In protection, another eagerly awaited source of market intelligence is Swiss Re’s Health and Term Watch report, usually published in May. This is a deep dive into protection new business figures. The report looks at life cover, critical illness and income protection separately.
Their 2015 report, covering sales during the previous year, made for depressing reading. Each of the three most important protection sectors, life, critical illness and income protection showed double-digit reductions. Everyone in the market waited expectantly for Swiss’s latest publication covering sales in 2015. Would the decline be reversed?
Despite a sharp increase in direct to consumer term life insurance sales, overall sales of life cover fell a little again. Income protection enjoyed a modest increase, perhaps due to the success of the 7 Families campaign. But the critical illness slump continued. Over 30% reduction spanning the last two Health and Term Watch reports.
The positives and the perceptions
That’s a shame because after a decade of hard work, we’re starting to shake off some of the negative perceptions people have of protection in general and critical illness cover in particular.
Positive stories about critical illness cover abound in the trade press. You can read stories about record claims payments often in the high 90% from most companies. The industry has worked hard to over come customer perception that we turn down the majority of claims.
We should celebrate this success. But at the same time be aware customers still think the actual pay out rate is more like 50%. Consumers still distrust protection providers and think they will weasel out of paying claims. The national media certainly fuel that fire by printing sensational stories about ever fewer declined claims.
We need more promotion of those strong claims figures to reinforce the positives. It’s a long game and we need to play to win.
It’s not just good news about claims. You can scan reviews here on the Protection Review website. And in the trade press and on the many comparison services. You’ll find frequent additions to the number of illness and disabilities covered. The breadth of cover on offer is approaching fully comprehensive. We’re giving consumers more cover than ever. That’s got to be good, right?
But still the market plunges year on year. Despite the positive success stories about claims and conditions covered, fewer advisers are talking about critical illness cover. Fewer consumers are buying it.
Fixing the issues
What’s the problem? Has competing on complexity, the “illness race”, gone too far? Are approaching 100 conditions, partial payments and ABI plus definitions too much for advisers to explain, or too difficult for customers to take in?
It seems likely. But what can we do about this? Providers that fall behind the pack in the race drop down the rankings on comparison services. They might find their positions on adviser panels at risk as a result. No one can afford to fall behind even if they know that continuing to participate isn’t going to growth the market overall.
It seems the market is crying out for something different but different won’t get recommended.

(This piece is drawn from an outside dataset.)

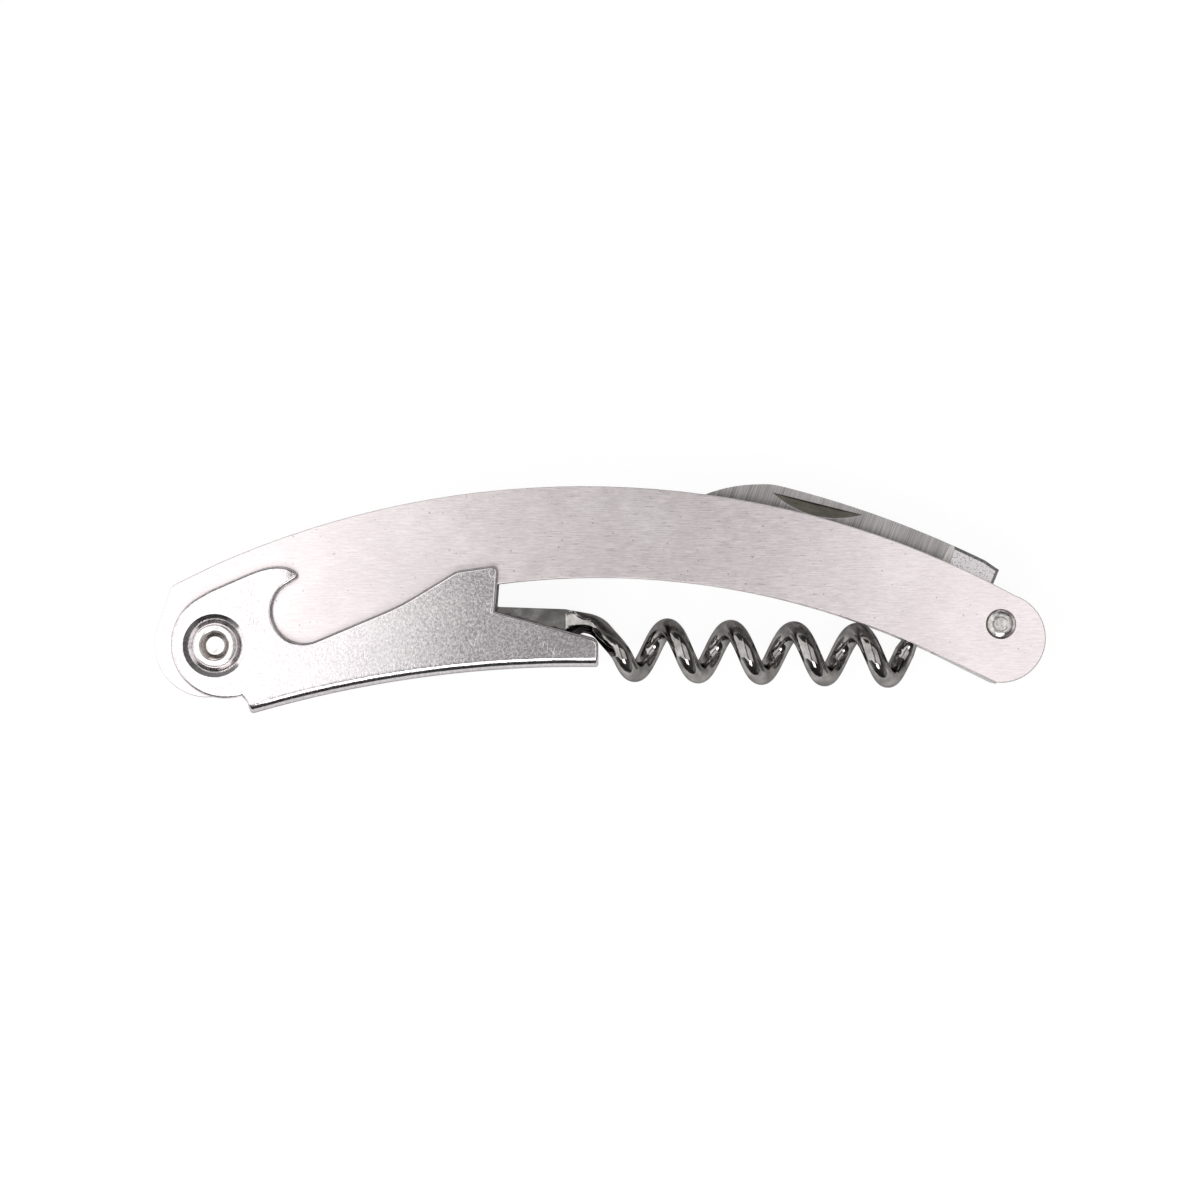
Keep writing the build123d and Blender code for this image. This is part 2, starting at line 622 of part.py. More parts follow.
def worm_shank():
    """Flat eye and paddle, blended to the round wire."""
    low = MIDDLE - PADDLE_GAUGE / 2
    high = MIDDLE + PADDLE_GAUGE / 2
    top = SHANK_HEIGHT / 2 - SHANK_DROP
    foot = -SHANK_HEIGHT / 2 - SHANK_DROP
    reach = sqrt(EYE_RADIUS**2 - (EYE_RADIUS / 2) ** 2)
    corners = [
        (EYE_RADIUS / 2, reach),
        SHANK_SHOULDER,
        (SHANK_LENGTH, top),
        (SHANK_LENGTH, foot),
        (0, -EYE_RADIUS),
    ]
    blade = make_face(Polyline(*[shifted(WORM_PIVOT, corner) for corner in corners], close=True))
    paddle = slab(blade, low, high) + post(WORM_PIVOT, EYE_RADIUS, low, high)
    paddle -= post(WORM_PIVOT, PIN_RADIUS + RUNNING_FIT, low, high)
    flat_end = Plane(origin=on_worm((SHANK_LENGTH, -SHANK_DROP)), x_dir=(0, 1, 0), z_dir=(1, 0, 0))
    flat_section = flat_end * Rectangle(SHANK_HEIGHT, PADDLE_GAUGE).face()
    wire_section = wire_start() * Circle(WIRE_RADIUS).face()
    return paddle + loft([flat_section, wire_section])


def worm():
    """Shank, lead-in, coil and ground point in one piece of wire."""
    start = wire_start()
    taper_angle = 360 * (COIL_TURNS - TAPER_TURNS)
    coil = coil_edge(LEAD_IN_ANGLE, taper_angle)
    lead_middle = on_worm(LEAD_POINT[:2], LEAD_POINT[2])
    lead = Spline([start.origin, lead_middle, coil @ 0], tangents=[start.z_dir, coil % 0])
    wire = sweep(start * Circle(WIRE_RADIUS), path=Wire([lead, coil]))
    point_edge = coil_edge(taper_angle, 360 * COIL_TURNS)
    ends = [section(point_edge, 0, WIRE_RADIUS), section(point_edge, 1, POINT_RADIUS)]
    point = sweep(ends, path=point_edge, multisection=True)
    return worm_shank() + wire + point


WORM_SEAT = PADDLE_GAUGE / 2 + RUNNING_FIT
BLADE_SEAT = BLADE_GAUGE / 2 + RUNNING_FIT

parts = {
    "handle_front_plate": handle_plate(GAP_HIGH, PLATE_HIGH, PLATE_HIGH, -1),
    "handle_back_plate": handle_plate(PLATE_LOW, GAP_LOW, PLATE_LOW, 1),
    "end_bar": end_bar(),
    "back_spring": back_spring(),
    "lever_rivet": lever_rivet(),
    "lever_rivet_sleeve": lever_rivet_sleeve(),
    "worm_pin": pivot_pin(WORM_PIVOT),
    "worm_spacer_front": spacer(WORM_PIVOT, WORM_SPACER_RADIUS, MIDDLE + WORM_SEAT, GAP_HIGH),
    "worm_spacer_back": spacer(WORM_PIVOT, WORM_SPACER_RADIUS, GAP_LOW, MIDDLE - WORM_SEAT),
    "blade_pin": pivot_pin(BLADE_PIVOT),
    "blade_spacer_front": spacer(BLADE_PIVOT, BLADE_SPACER_RADIUS, MIDDLE + BLADE_SEAT, GAP_HIGH),
    "blade_spacer_back": spacer(BLADE_PIVOT, BLADE_SPACER_RADIUS, GAP_LOW, MIDDLE - BLADE_SEAT),
    "lever": lever(),
    "worm": worm(),
    "blade": knife(),
}
for name, shape in parts.items():
    export_step(shape, "parts/" + name + ".step")
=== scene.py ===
import math

import bmesh
import bpy
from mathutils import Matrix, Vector


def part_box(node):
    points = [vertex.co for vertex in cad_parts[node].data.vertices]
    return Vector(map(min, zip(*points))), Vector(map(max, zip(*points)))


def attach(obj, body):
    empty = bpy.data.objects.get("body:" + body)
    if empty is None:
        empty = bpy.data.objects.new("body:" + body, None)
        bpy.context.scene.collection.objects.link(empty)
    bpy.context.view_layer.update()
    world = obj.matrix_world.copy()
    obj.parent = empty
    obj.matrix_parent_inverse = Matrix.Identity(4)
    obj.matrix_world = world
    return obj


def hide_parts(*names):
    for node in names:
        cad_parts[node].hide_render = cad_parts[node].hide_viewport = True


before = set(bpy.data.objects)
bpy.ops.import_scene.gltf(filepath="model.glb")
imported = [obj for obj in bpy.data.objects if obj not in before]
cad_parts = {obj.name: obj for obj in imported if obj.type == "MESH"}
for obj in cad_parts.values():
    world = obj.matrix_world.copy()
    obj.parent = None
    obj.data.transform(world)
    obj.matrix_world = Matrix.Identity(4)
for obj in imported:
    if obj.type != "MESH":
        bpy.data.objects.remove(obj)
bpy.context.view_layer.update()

# All lengths are in metres. The tool lies on the floor plane z = 0, seen from above.

# ---- camera ----

PLATE_TOP = 0.01215            # upper handle plate, the surface that the framing is scaled to
CAMERA_HEIGHT = 0.550          # above that plate
FRAME_WIDTH = 0.15336          # what the square picture spans at that plate
CAMERA_AIM = (-0.00013, -0.00006)
SENSOR = 36.0                  # width of the sensor, millimetres
CLIP_START = 0.01
CLIP_END = 10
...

Most product providers won't try anything new because it takes time for something new to catch on. Better to hang on in there and compete for a share of a declining market rather than admit that the product needs to change. Or that the market at least needs an alternative.
A “Catch 22” situation then?
What else is holding back market growth? Is the long and intrusive underwriting process now just too much hassle for the reward, commission or fee, of recommending the cover?
Will anyone admit that it’s impossible to win the illness race and drop out whilst still invigorated enough to start running in another? Is a simpler product, perhaps covering outcomes rather than conditions, as suggested by CI Expert’s Alan Lakey, the answer?
The critical illness market is a conundrum. Thinking back to that brainstorming session with Martin Werth nearly 25 years ago. The Marketing Director of Prolific predicted that the market would settle eventually and we’d have to run in the illness race until it did.
Well it hasn’t and we’re all still running. Can anyone see the finishing line yet?